Very cool stuff, although initially somewhat "brute-force" in their articulation of "recognition"
What will be argued here is that the scope of recognition processes between parts is increased when preceded by their dispersal, which multiplies the number of encounters and creates a richer potential for recognition.
Very interesting, reading it now. Funny how B.Testa is like de facto authority on subject. With "Dissolvence" the only other paper I found was also his - my browser won't let me see it:http://idc311-www.sciencedirect.com/science/article/pii/S0065249097800032
(More about drug research or something)
And, of course, the cellular automata approach:http://www.mdpi.com/1099-4300/3/2/27
--- Back to the text at hand----http://www.mdpi.com/1099-4300/11/4/993
So, first read initially started me thinking that increasing the number and variety of encounters, by dispersion, does not immediately obtain greater probability of recognition.
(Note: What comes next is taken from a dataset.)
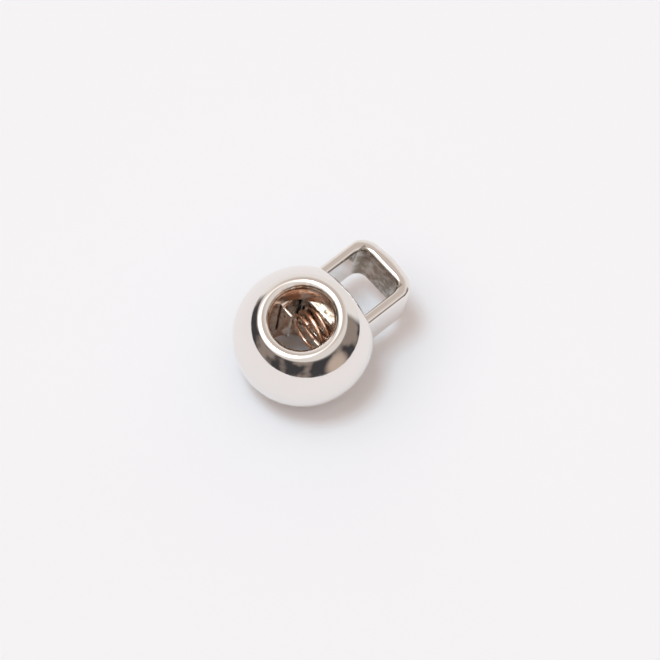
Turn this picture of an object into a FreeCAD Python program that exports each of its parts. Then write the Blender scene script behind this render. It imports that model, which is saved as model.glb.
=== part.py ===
"""Ball-shaped spring cord lock with a sliding eyelet.

A bored metal ball holds a U-shaped slider whose closed end stands out as a rectangular eyelet.
The slider's two arms run in a slot either side of a plug that is pressed into the ball's mouth.
A compression spring sits in the plug and pushes the arms' two inturned toes towards the far wall
of the cord hole, which clamps the cord.  Pulling the eyelet outwards opens the lock.

Millimetres.  The origin is where the cord hole's axis crosses the slider's axis.
+Z runs along the cord hole, +X along the slider from the ball to the eyelet.
"""
import FreeCAD
import Part
import math
import os

Vec = FreeCAD.Vector

# ---- driving dimensions -------------------------------------------------------------------
BALL_R = 7.5                 # ball, 15 mm across
BALL_X = 0.8                 # the ball's centre lies this far from the cord hole's axis
FLAT_FROM_CENTRE = 5.1       # flat that the slider comes out of, measured from the ball's centre
FLAT_EDGE_R = 0.25           # rounding where the flat meets the ball

HOLE_R = 3.35                # cord hole
HOLE_MOUTH_R = 0.85          # rounding of both mouths of the cord hole

SLIDER_W = 8.4               # across both arms
SLIDER_H = 6.0               # along the cord hole
ARM_T = 1.2                  # thickness of one arm
EYE_END_X = 13.5             # outer face of the eyelet
EYE_BAR_T = 1.75             # thickness of the eyelet's end bar
EYE_END_BOW_R = 24.0         # the end face is bowed by this radius
EYE_CORNER_OUT_R = 2.0
EYE_CORNER_IN_R = 1.3
OUTER_EDGE_R = 0.65          # rounding of the slider's outer edges
WINDOW_EDGE_R = 0.45         # rounding of the edges inside the eyelet
SMALL_EDGE_R = 0.30          # rounding of the toes and the plug

TOE_X = 0.3                  # the arms and their toes end here, inside the cord hole
TOE_T = 0.38                 # thickness of a toe along the slider
TOE_TIP_Y = 1.7              # the toes' tips are this far from the slider's axis
TOE_HALF_H = 2.55            # a toe's half height

RUN_GAP = 0.10               # running clearance round the slider
TRAVEL = 2.0                 # how far the slider pulls out before the toes meet the plug
STOP_GAP = 0.05              # left between the toes and the plug at the end of the travel

SPRING_MEAN_R = 2.2
SPRING_WIRE_R = 0.23
SPRING_TURNS = 5.0
SPRING_SEAT_T = 0.4          # bottom of the plug's spring seat
SPRING_SIDE_GAP = 0.10       # between the spring and its seat
SPRING_END_GAP = 0.02

# ---- worked out ---------------------------------------------------------------------------
FLAT_X = BALL_X + FLAT_FROM_CENTRE
EYE_IN_X = EYE_END_X - EYE_BAR_T
ARM_IN_Y = SLIDER_W / 2 - ARM_T
SLOT_HALF_W = SLIDER_W / 2 + RUN_GAP
SLOT_HALF_H = SLIDER_H / 2 + RUN_GAP
SLOT_IN_X = TOE_X - 2 * RUN_GAP
TOE_FACE_X = TOE_X + TOE_T
PLUG_IN_X = TOE_FACE_X + TRAVEL + STOP_GAP
SEAT_X = FLAT_X - SPRING_SEAT_T
SEAT_R = SPRING_MEAN_R + SPRING_WIRE_R + SPRING_SIDE_GAP


def block(x0, x1, y0, y1, z0, z1):
    return Part.makeBox(x1 - x0, y1 - y0, z1 - z0, Vec(x0, y0, z0))


def rod_x(radius, x0, x1):
    return Part.makeCylinder(radius, x1 - x0, Vec(x0, 0, 0), Vec(1, 0, 0))


def edges_where(shape, test):
    """Edges whose middle point passes the test."""
    picked = []
    for edge in shape.Edges:
        middle = edge.valueAt((edge.FirstParameter + edge.LastParameter) / 2)
        if test(middle, edge):
            picked.append(edge)
    return picked


def along_x(edge):
    """True for an edge that runs straight along X."""
    ends = edge.Vertexes
    if len(ends) < 2:
        return False
    run = ends[-1].Point.sub(ends[0].Point)
    return run.Length > 0 and abs(run.x) > 0.99 * run.Length


def along_z(edge):
    ends = edge.Vertexes
    if len(ends) < 2:
        return False
    run = ends[-1].Point.sub(ends[0].Point)
    return run.Length > 0 and abs(run.z) > 0.99 * run.Length


def slider_slot():
    """The straight passage that the slider's arms run in, with rounded corners."""
    slot = block(SLOT_IN_X, EYE_END_X, -SLOT_HALF_W, SLOT_HALF_W, -SLOT_HALF_H, SLOT_HALF_H)
    corners = edges_where(slot, lambda p, e: along_x(e))
    return slot.makeFillet(OUTER_EDGE_R, corners)


def make_housing():
    """Ball with the rounded cord hole, the flat that the slider comes out of, and its slot."""
    centre = Vec(BALL_X, 0, 0)
    up = Vec(0, 0, 1)
    upper_half = Part.makeSphere(BALL_R, centre, up, 0, 90, 360)
    upper_half.rotate(centre, up, 180)
    hole = Part.makeCylinder(HOLE_R, 2 * BALL_R, Vec(0, 0, -BALL_R / 2))
    hole.rotate(Vec(0, 0, 0), up, 180)
    upper_half = upper_half.cut(hole)

    def on_hole_mouth(p, edge):
        return abs(math.hypot(p.x, p.y) - HOLE_R) < 0.01 and p.z > BALL_R / 2 and not along_z(edge)

    upper_half = upper_half.makeFillet(HOLE_MOUTH_R, edges_where(upper_half, on_hole_mouth))
    body = upper_half.fuse(upper_half.mirror(Vec(0, 0, 0), up)).removeSplitter()
    body = body.cut(block(FLAT_X, FLAT_X + BALL_R, -BALL_R, BALL_R, -BALL_R, BALL_R))
    flat_rim = edges_where(body, lambda p, e: abs(p.x - FLAT_X) < 0.001)
    body = body.makeFillet(FLAT_EDGE_R, flat_rim)
    return body.cut(slider_slot())


def make_slider():
    """Two arms, the eyelet's end bar and the toes, in one piece."""
    half_w = SLIDER_W / 2
    half_h = SLIDER_H / 2
    outer = block(TOE_X, EYE_END_X, -half_w, half_w, -half_h, half_h)
    bow = Part.makeCylinder(EYE_END_BOW_R, SLIDER_H, Vec(EYE_END_X - EYE_END_BOW_R, 0, -half_h))
    outer = outer.common(bow)
    end_corners = edges_where(outer, lambda p, e: along_z(e) and p.x > EYE_IN_X)
    outer = outer.makeFillet(EYE_CORNER_OUT_R, end_corners)
    rim = edges_where(outer, lambda p, e: abs(abs(p.z) - half_h) < 0.001 and p.x > TOE_X + 0.01)
    outer = outer.makeFillet(OUTER_EDGE_R, rim)

    window = block(TOE_X - 1, EYE_IN_X, -ARM_IN_Y, ARM_IN_Y, -SLIDER_H, SLIDER_H)
    window_corners = edges_where(window, lambda p, e: along_z(e) and p.x > EYE_IN_X - 0.01)
    window = window.makeFillet(EYE_CORNER_IN_R, window_corners)
    body = outer.cut(window)

    def on_window_rim(p, edge):
        inside = abs(p.y) < ARM_IN_Y + 0.01 and TOE_X + 0.01 < p.x < EYE_IN_X + 0.01
        return inside and abs(abs(p.z) - half_h) < 0.001

    body = body.makeFillet(WINDOW_EDGE_R, edges_where(body, on_window_rim))
    for side in (-1, 1):
        root_y = side * (ARM_IN_Y + ARM_T / 2)
        tip_y = side * TOE_TIP_Y
        toe = block(TOE_X, TOE_FACE_X, min(root_y, tip_y), max(root_y, tip_y), -TOE_HALF_H, TOE_HALF_H)
        tip_edges = edges_where(toe, lambda p, e: along_x(e) and abs(p.y - tip_y) < 0.01)
        body = body.fuse(toe.makeFillet(SMALL_EDGE_R, tip_edges))
    return body.removeSplitter()


def make_spring_plug():
    """Fills the mouth between the arms and holds the spring in a blind seat."""
    half_w = ARM_IN_Y - RUN_GAP
    plug = block(PLUG_IN_X, FLAT_X, -half_w, half_w, -SLOT_HALF_H, SLOT_HALF_H)
    inner_rim = edges_where(plug, lambda p, e: abs(p.x - PLUG_IN_X) < 0.001)
    plug = plug.makeFillet(SMALL_EDGE_R, inner_rim)
    return plug.cut(rod_x(SEAT_R, PLUG_IN_X - 1, SEAT_X))


def make_spring():
    """Round-wire helix from the toes to the bottom of the seat."""
    first_x = TOE_FACE_X + SPRING_END_GAP + SPRING_WIRE_R
    last_x = SEAT_X - SPRING_END_GAP - SPRING_WIRE_R
    length = last_x - first_x
    pitch = length / SPRING_TURNS
    path = Part.makeLongHelix(pitch, length, SPRING_MEAN_R)
    wire_circle = Part.Circle(Vec(SPRING_MEAN_R, 0, 0), Vec(0, 1, 0), SPRING_WIRE_R)
    profile = Part.Wire([wire_circle.toShape()])
    coil = Part.Wire(path.Edges).makePipeShell([profile], True, True)
    coil.rotate(Vec(0, 0, 0), Vec(0, 1, 0), 90)
    coil.translate(Vec(first_x, 0, 0))
    return coil


def main():
    parts = {
        "ball_housing": make_housing(),
        "eyelet_slider": make_slider(),
        "spring_plug": make_spring_plug(),
        "clamp_spring": make_spring(),
    }
    os.makedirs("parts", exist_ok=True)
    for name, shape in parts.items():
        shape.exportStep("parts/" + name + ".step")
        size = shape.BoundBox
        print(name, "valid", shape.isValid(), "solids", len(shape.Solids), "volume", round(shape.Volume, 3),
              "x", round(size.XMin, 3), round(size.XMax, 3), "y", round(size.YMin, 3), round(size.YMax, 3),
              "z", round(size.ZMin, 3), round(size.ZMax, 3))


main()
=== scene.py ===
"""Looks for the ball cord lock: polished plate, copper-washed spring, pale table and soft light."""
import bmesh
import bpy
import math
from mathutils import Matrix, Vector


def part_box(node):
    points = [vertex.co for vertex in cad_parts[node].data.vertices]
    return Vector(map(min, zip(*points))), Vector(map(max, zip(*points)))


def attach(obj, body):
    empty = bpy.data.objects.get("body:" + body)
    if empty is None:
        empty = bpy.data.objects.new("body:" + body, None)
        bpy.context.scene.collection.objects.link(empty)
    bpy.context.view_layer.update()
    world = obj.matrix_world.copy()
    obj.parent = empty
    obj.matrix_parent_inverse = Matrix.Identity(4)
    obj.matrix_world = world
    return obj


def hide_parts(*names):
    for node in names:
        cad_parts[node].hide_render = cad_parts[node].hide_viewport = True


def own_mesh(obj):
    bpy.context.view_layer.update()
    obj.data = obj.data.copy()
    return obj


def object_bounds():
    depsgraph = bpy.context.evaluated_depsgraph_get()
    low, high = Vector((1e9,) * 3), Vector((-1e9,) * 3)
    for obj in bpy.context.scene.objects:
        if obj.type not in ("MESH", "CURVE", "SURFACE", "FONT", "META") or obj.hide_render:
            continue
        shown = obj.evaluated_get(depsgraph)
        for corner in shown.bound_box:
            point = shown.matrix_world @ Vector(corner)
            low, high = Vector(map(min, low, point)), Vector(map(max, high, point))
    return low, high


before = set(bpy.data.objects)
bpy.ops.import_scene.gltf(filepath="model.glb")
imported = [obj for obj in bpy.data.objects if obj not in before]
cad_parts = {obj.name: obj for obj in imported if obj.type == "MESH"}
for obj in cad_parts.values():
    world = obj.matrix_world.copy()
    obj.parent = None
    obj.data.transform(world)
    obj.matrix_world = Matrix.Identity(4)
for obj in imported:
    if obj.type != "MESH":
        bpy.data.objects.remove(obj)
CAD_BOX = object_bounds()
MM = 0.001

# ---- sizes, from the frame ------------------------------------------------------------------
ball_low, ball_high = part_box("ball_housing")
slider_low, slider_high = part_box("eyelet_slider")
plug_low, plug_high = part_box("spring_plug")
spring_low, spring_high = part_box("clamp_spring")

BALL_R = (ball_high.y - ball_low.y) / 2
BALL_CENTRE = Vector((ball_low.x + BALL_R, 0, 0))
FLAT_X = ball_high.x
FLOOR_Z = CAD_BOX[0].z
SKIN = 0.004 * MM            # every new surface lies this far inside the CAD one

# ---- sizes that the frame's boxes don't hold ------------------------------------------------
HOLE_R = 3.35 * MM
MOUTH_R = 0.85 * MM
FLAT_EDGE_R = 0.25 * MM
FLAT_SIDE = 0.2 * BALL_R     # only points this far towards the flat can be moved onto it
LIP_KEPT = 0.4 * MM          # the flat leaves the hole's lip alone within this distance of the hole
RUN_GAP = 0.10 * MM
SLOT_CORNER_R = 0.65 * MM

SLIDER_HALF_W = 4.2 * MM
ARM_T = 1.2 * MM
BAR_T = 1.75 * MM
EYE_CORNER_OUT_R = 2.1 * MM
EYE_CORNER_IN_R = 1.3 * MM
EYE_BOW = 0.22 * MM          # how far the end's middle stands out
ARM_OUT_EDGE_R = 0.60 * MM
ARM_IN_EDGE_R = 0.45 * MM
BAR_OUT_EDGE_R = 1.05 * MM
TOE_HALF_H = 2.55 * MM
TOE_T = 0.38 * MM
TOE_TIP_Y = 1.7 * MM
TOE_EDGE_R = 0.14 * MM
SHARP_SHARE = 0.45           # an inner edge takes at most this share of the strip's thickness
FLAT_LEFT = 0.02 * MM        # left flat between two roundings

WIRE_R = 0.23 * MM
SPRING_TURNS = 5.0
SPRING_CLOSED = 0.5          # turns that are close-wound at each end
SPRING_TIGHT = 2.02 * WIRE_R  # pitch of the close-wound turns
SPRING_LEAN = 0.12           # how far the free end leans, as a slope

PLUG_EDGE_R = 0.34 * MM
SEAT_T = 0.4 * MM
SEAT_GAP = 0.10 * MM
SEAT_MOUTH_R = 0.22 * MM
BEYOND = 1.0 * MM            # a cutting shape stands out this far past what it cuts
NEAR = 0.01 * MM             # places closer than this are the same

# ---- how finely things are divided ----------------------------------------------------------
BALL_STEPS = 320             # round the cord hole
SLIDER_STEPS = (26, 22, 14)  # along an arm, round a corner, along half the end bar
SEAT_STEPS = 96
COIL_STEPS = 64              # per turn of the spring
WIRE_SIDES = 12
TABLE_STEPS = 128

# ---- camera ---------------------------------------------------------------------------------
VIEW_AZIMUTH = -53.7         # degrees, 0 looks along +Y
VIEW_ELEVATION = 64.3
VIEW_ROLL = 13.2             # degrees that the object's upright leans to the right
VIEW_DISTANCE = 350 * MM
VIEW_SCALE = 9.467           # picture points per millimetre at the ball's centre
BALL_OFFSET = (-26.8, -6.3)  # the ball's centre from the middle of the picture, right and up
PICTURE = 660
SENSOR = 36.0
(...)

I think the discriminating factor would have to the repetition of particular encounters. Although by dispersion the number of encounters increases, their repetition, discrimination and recognition would only increase at the expense of variety...
Then I realize that might be addressed by "The Kullback-Lieber Divergence", although I have no idea why. Then my understanding of Top-Down" in the context of submersion indicates that I should probably give this a second pass... Sleepy time now.